Semmai, la domanda che pochi si stanno ponendo in questo momento è la seguente: a Taiwan come hanno preso quanto accaduto ieri?

Oggi non è in gioco l’Ucraina e basta. È la parola e la promessa degli Stati Uniti di aiutare qualcuno.

In questo senso, il danno più grande sarà probabilmente quello alla credibilità degli Stati Uniti e all'autorità morale della presidenza. Ma c'è un'altra parola per quello che sta accadendo. E quella parola è omertà. E il contesto che evoca sembra incredibilmente rilevante per gli sviluppi di cui stiamo parlando e che ci accingiamo a vivere.

Ennio Flaiano direbbe che «il momento è grave ma non è serio», eppure, grave o serio che sia, non si può risolvere con una citazione.

Ciò che sta accadendo, richiama un assenza di politica. Da un lato, non si può costringere l’amministrazione americana a fare qualcosa che non vuole, dall’altro, non si può restare inermi e aggrapparsi con la sola forza del coraggio ad una resistenza contro una potenza infinitamente più forte.

Se due linee rette non riescono ad incontrarsi da sole, occorre dunque cercare, quantomeno, che possano toccarsi da qualche parte, in qualche punto ancora forse inesplorato. Per farlo, serve la forza della politica. Perché, appare piuttosto evidente che non si può provare a ragionare con una tigre quando questa ha la tua testa nella sua bocca.

Eppure, oggi come oggi, sembrano risuonare come monito le parole di De Gaulle: «La politica è troppo seria per essere lasciata ai politici». Ieri la politica si è trasformata in show televisivo e questo comporta solamente un accentuarsi delle distanze con buona felicità dei rispettivi nemici pronti a gongolare in queste situazioni.

Trump ha ragione quando afferma che Zelensky non può vincere questa guerra da solo e Zelensky ha dimostrato di avere, in questi anni, coraggio.

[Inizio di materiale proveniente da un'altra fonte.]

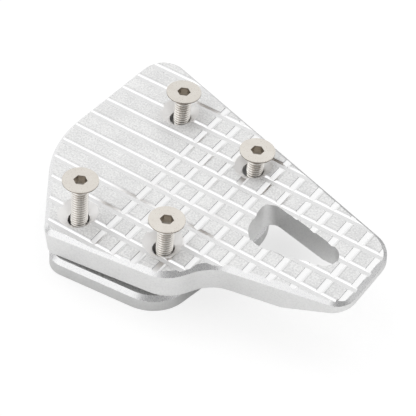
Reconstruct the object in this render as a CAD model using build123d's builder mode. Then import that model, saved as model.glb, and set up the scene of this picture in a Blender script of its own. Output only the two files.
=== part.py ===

Un uomo che non è scappato dalle sue responsabilità come presidente e che ha guidato una resistenza stoica contro l’aggressione subita. Ora si vuole una pace. Per averla, però, le concessioni devono essere reciproche e non unilaterali. E per farle esistere, per far sì che le due rette si tocchino, che quel toccarsi unisca due azioni in una, occorre che la politica torni a fare la politica.